Наверх вы, товарищи, все по местам!
Последний парад наступает!..
…За Родину в море открытом умрем,
Где ждут желтолицые черти!
Желтолицые черти таращатся на меня квадратными глазами. Послушать песню сбежалось ползамка – слуги, самураи охраны… А ну и черт с ними. Допиваю последнюю бутылку. Как там писал Хайям про своих дам?

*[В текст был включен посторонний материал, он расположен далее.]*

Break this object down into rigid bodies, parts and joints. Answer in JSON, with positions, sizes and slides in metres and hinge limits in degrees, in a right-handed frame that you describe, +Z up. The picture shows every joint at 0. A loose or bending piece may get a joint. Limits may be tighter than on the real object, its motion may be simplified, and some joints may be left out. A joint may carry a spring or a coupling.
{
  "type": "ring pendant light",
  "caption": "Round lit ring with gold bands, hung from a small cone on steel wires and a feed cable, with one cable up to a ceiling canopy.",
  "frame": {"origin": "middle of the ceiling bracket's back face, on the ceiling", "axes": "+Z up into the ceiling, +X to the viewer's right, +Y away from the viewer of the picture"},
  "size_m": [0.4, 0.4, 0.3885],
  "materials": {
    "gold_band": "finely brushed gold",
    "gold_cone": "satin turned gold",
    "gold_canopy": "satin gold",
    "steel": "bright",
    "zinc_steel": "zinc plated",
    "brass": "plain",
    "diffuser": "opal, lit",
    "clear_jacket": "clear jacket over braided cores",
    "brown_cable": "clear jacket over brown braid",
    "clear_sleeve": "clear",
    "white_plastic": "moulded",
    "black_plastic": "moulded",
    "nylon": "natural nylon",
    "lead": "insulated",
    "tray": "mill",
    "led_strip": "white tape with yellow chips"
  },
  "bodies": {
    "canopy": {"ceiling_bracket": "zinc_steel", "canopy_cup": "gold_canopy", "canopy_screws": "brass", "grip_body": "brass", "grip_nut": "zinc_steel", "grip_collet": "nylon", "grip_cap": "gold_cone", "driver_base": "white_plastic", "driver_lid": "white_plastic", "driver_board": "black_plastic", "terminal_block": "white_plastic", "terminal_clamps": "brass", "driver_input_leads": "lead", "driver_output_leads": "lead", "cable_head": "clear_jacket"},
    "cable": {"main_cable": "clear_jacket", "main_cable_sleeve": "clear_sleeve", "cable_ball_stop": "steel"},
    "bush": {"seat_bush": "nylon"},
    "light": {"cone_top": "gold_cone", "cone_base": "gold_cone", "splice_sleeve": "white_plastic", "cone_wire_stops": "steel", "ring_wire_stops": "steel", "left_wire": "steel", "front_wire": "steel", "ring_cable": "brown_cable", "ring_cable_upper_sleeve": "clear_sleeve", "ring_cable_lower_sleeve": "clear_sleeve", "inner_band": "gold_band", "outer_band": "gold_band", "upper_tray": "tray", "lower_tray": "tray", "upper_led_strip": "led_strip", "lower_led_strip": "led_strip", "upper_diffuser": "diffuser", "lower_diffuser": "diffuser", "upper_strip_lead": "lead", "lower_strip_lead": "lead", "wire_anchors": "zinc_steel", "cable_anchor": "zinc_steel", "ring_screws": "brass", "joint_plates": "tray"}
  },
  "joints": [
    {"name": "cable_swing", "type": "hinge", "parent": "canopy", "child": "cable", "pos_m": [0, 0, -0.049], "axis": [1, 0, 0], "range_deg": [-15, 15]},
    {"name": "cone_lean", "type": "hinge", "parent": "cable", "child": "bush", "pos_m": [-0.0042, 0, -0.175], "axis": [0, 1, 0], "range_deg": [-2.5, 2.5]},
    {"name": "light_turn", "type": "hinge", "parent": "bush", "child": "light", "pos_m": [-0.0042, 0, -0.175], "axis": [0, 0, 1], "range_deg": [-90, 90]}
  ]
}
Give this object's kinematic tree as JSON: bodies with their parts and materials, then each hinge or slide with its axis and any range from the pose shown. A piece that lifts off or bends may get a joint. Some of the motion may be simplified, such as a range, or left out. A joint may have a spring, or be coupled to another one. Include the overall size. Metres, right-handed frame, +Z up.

О Тотоми! Я подобных тебе не встречал.
Я до встречи с тобой горевал и скучал.
Дай мне полную чарку и выпей со мною,
Пока чарок из нас не наделал гончар![30]
Пытаюсь перевести стих на японский, но получается трудно. Глаза слипаются, японцы качаются передо мной из стороны в сторону, я еще что-то пытаюсь сказать по-русски, спеть, но язык уже не слушается. Падаю лицом вниз и проваливаюсь в сон.
28
Деклассированные самураи феодального периода Японии, потерявшие покровительство своего сюзерена либо не сумевшие уберечь своего господина от смерти.
29
Казнь каждого десятого в римских легионах.
30
Омар Хайям. Рубаи. Перевод Н. Стрижкова.